Collect each line of the records containing the string "this".

# Records to process start

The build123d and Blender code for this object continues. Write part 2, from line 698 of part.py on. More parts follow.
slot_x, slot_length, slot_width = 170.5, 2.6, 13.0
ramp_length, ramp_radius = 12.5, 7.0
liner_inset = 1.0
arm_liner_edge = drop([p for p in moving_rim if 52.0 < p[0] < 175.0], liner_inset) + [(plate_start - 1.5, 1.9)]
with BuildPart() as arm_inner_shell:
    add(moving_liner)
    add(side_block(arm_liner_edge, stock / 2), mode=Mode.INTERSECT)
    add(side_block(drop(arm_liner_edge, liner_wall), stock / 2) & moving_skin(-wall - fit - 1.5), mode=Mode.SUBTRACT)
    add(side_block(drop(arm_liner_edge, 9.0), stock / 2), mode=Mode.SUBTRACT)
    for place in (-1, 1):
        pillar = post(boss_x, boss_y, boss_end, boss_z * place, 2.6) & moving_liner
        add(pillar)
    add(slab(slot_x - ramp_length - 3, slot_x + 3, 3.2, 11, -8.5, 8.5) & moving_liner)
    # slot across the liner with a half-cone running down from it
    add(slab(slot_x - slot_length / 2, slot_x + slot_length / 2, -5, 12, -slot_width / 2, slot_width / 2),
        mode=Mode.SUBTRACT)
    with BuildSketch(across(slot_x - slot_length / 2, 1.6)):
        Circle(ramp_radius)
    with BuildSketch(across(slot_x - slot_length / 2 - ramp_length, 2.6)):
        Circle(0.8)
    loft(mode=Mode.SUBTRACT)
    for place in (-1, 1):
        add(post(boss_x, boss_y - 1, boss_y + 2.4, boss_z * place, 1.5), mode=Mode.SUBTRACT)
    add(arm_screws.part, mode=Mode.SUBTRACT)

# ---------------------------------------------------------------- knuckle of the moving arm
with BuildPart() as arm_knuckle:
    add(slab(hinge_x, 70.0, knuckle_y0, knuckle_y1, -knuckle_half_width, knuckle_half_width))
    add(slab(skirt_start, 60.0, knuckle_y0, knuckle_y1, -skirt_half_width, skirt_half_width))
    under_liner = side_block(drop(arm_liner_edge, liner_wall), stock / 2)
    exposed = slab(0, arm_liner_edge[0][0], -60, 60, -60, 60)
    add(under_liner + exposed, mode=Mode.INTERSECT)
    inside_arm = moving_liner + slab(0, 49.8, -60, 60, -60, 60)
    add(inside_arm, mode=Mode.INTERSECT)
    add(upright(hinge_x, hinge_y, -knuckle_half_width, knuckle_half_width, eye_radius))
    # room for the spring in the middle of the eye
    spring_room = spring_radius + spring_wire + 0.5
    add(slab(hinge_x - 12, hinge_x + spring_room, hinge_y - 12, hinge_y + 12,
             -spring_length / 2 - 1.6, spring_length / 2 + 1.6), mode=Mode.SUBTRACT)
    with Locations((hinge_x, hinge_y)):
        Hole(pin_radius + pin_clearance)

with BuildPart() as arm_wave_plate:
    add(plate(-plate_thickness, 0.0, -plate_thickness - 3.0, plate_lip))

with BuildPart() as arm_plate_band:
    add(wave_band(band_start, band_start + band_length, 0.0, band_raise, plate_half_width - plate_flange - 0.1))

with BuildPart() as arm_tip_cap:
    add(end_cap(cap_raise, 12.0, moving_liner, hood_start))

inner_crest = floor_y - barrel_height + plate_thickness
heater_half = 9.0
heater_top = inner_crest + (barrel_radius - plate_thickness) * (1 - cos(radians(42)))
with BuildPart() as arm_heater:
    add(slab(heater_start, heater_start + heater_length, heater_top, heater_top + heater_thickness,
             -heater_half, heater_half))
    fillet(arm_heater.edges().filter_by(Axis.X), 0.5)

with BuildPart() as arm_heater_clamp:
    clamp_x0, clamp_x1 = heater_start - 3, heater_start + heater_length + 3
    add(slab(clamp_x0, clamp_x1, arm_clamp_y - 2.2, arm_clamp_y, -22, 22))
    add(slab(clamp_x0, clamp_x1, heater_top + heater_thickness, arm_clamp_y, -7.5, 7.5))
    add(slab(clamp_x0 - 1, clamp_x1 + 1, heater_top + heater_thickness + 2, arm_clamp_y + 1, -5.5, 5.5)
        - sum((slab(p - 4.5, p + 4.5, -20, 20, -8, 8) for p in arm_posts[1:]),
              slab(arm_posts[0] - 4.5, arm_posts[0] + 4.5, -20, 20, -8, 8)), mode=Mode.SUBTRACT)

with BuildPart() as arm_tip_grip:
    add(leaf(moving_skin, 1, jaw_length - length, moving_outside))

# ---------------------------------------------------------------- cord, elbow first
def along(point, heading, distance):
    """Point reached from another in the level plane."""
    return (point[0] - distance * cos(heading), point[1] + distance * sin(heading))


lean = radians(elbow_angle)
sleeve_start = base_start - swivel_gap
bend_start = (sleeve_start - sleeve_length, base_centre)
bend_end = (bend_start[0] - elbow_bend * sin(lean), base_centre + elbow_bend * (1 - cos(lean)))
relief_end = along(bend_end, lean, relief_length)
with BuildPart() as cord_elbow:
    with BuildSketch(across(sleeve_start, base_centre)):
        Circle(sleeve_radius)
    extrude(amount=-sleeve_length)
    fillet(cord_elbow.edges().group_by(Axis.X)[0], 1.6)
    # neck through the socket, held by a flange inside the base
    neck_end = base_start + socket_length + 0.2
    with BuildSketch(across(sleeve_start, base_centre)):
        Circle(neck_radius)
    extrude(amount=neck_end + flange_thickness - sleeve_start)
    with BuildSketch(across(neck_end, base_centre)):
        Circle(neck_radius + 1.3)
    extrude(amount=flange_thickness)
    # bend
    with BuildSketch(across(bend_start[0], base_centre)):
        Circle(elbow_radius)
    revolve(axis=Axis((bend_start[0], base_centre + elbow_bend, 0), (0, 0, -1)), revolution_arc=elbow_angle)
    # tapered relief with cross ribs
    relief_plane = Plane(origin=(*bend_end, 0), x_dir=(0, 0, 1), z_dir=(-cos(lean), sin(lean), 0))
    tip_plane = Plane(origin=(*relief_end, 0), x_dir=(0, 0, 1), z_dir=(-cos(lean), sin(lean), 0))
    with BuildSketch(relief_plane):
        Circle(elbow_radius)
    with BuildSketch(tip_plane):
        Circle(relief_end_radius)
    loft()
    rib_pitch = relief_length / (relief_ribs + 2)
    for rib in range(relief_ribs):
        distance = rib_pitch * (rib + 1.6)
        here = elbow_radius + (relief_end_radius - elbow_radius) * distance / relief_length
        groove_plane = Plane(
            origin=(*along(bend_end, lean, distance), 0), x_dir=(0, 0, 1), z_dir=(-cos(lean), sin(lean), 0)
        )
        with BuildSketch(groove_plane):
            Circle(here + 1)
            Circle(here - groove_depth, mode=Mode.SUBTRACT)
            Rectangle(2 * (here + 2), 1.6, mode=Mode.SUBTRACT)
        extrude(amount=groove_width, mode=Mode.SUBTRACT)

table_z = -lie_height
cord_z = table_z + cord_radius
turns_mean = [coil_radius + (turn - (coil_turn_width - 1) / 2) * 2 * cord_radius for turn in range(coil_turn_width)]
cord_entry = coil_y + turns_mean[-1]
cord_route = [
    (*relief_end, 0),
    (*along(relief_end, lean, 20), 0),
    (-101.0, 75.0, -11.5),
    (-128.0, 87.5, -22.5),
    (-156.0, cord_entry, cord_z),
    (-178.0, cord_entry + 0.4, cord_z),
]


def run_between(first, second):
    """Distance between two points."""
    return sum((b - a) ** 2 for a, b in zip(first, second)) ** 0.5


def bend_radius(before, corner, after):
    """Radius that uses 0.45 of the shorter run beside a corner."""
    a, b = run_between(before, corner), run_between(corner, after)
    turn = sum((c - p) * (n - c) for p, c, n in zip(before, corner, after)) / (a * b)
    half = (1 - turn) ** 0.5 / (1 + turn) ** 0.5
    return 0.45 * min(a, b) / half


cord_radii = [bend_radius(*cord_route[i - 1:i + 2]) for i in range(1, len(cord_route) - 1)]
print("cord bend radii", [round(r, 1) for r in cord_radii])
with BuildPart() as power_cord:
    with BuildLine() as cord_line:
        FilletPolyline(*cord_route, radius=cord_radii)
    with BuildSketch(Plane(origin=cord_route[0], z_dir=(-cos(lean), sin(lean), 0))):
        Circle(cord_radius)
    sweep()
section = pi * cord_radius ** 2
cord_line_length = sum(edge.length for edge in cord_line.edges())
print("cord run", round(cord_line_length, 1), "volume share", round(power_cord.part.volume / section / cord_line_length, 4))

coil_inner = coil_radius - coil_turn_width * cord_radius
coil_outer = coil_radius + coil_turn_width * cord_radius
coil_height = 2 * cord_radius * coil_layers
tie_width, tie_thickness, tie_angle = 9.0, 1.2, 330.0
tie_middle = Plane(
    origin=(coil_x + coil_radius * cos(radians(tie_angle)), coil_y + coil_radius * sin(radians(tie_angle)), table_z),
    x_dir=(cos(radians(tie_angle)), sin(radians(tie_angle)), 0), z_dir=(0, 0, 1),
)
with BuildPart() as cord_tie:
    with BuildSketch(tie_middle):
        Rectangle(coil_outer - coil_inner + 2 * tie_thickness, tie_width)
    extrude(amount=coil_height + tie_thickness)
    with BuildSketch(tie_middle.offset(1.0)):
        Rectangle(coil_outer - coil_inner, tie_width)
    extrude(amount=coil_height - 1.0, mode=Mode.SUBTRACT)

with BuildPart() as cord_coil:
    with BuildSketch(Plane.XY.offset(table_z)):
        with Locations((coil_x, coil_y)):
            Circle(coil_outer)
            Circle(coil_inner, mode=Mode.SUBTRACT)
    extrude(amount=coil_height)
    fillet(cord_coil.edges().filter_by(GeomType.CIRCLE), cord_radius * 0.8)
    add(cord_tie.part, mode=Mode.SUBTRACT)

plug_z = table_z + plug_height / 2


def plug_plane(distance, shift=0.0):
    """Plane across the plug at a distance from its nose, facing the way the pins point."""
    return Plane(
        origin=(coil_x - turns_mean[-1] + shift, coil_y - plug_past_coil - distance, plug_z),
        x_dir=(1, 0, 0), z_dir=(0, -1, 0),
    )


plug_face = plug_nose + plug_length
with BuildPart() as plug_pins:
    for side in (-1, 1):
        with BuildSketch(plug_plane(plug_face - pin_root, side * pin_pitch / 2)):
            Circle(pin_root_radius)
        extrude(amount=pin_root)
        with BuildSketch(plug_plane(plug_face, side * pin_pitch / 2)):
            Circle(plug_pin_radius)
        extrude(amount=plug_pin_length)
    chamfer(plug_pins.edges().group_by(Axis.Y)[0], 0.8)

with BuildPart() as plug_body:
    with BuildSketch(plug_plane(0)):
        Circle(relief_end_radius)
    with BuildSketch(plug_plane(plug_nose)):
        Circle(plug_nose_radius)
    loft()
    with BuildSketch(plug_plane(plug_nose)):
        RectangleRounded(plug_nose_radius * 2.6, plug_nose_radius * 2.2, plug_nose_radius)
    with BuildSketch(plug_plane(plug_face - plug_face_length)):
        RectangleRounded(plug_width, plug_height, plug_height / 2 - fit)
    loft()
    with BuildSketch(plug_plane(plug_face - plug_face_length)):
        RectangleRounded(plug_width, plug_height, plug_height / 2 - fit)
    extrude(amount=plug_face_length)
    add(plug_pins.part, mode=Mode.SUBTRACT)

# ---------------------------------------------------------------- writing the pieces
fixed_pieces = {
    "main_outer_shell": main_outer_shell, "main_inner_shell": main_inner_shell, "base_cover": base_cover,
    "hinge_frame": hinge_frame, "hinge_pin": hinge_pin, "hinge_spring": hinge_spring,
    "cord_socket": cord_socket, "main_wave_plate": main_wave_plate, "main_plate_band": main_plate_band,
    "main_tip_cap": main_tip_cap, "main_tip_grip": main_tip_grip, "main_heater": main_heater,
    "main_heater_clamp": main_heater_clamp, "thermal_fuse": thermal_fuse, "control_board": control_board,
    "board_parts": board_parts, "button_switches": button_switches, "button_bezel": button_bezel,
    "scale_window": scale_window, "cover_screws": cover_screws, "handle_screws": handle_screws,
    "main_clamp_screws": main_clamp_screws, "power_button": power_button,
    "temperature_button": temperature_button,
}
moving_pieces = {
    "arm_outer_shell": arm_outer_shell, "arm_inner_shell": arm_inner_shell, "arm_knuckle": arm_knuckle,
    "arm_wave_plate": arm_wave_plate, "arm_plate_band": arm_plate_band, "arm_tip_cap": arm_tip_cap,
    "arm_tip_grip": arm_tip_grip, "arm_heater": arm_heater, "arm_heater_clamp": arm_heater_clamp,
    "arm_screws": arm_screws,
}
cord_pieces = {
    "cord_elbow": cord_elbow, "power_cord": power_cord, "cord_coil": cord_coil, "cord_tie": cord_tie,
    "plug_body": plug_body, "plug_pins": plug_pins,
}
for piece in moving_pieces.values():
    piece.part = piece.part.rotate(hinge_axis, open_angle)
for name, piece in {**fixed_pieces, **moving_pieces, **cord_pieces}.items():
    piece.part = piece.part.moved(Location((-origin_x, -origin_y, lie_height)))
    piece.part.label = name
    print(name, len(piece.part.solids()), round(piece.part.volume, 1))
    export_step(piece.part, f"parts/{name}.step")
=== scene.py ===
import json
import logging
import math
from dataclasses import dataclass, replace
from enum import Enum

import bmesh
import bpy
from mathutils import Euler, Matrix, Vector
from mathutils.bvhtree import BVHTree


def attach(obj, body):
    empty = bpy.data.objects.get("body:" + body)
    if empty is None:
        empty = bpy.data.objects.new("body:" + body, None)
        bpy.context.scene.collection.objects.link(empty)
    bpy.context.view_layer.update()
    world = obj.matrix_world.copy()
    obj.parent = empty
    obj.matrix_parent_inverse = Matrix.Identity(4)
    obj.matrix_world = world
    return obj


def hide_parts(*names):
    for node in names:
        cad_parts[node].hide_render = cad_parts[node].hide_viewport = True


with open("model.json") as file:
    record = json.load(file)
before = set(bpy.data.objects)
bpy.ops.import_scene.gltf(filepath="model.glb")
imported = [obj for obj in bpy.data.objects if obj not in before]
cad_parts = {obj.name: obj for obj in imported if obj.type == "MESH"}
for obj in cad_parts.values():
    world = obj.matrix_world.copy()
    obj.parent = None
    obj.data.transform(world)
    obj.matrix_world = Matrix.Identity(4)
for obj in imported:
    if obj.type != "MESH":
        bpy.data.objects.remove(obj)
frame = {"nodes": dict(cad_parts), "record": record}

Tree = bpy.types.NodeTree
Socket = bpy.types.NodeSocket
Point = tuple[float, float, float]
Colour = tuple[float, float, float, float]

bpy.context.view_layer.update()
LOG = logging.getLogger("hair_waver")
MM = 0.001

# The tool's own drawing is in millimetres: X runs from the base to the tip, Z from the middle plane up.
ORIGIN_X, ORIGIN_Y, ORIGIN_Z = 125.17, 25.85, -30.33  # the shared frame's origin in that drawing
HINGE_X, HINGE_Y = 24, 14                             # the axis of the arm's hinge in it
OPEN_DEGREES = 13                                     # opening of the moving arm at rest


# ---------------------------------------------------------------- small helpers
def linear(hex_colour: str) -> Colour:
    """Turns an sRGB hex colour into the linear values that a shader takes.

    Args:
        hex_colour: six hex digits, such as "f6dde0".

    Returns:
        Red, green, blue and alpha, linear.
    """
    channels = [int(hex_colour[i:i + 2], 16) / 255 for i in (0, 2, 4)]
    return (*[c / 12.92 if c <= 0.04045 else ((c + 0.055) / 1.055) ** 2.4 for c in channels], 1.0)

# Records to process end
# Records to process start

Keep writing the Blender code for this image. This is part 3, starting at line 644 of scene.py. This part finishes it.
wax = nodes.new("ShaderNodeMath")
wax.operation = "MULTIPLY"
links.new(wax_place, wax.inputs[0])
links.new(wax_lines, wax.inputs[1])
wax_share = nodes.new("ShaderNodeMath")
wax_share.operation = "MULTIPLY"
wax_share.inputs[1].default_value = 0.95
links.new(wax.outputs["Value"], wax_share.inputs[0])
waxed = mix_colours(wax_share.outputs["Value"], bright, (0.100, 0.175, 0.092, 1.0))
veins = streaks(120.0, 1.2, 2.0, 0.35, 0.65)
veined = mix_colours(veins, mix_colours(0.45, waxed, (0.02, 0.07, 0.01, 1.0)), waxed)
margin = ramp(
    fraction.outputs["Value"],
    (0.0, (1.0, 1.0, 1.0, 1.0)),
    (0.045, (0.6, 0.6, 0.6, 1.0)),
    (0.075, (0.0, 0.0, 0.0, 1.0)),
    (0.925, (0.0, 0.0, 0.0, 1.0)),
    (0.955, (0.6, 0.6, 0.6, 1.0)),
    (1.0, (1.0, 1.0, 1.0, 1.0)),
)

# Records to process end

Expected answer>
The build123d and Blender code for this object continues. Write part 2, from line 698 of part.py on. More parts follow.
Keep writing the Blender code for this image. This is part 3, starting at line 644 of scene.py. This part finishes it.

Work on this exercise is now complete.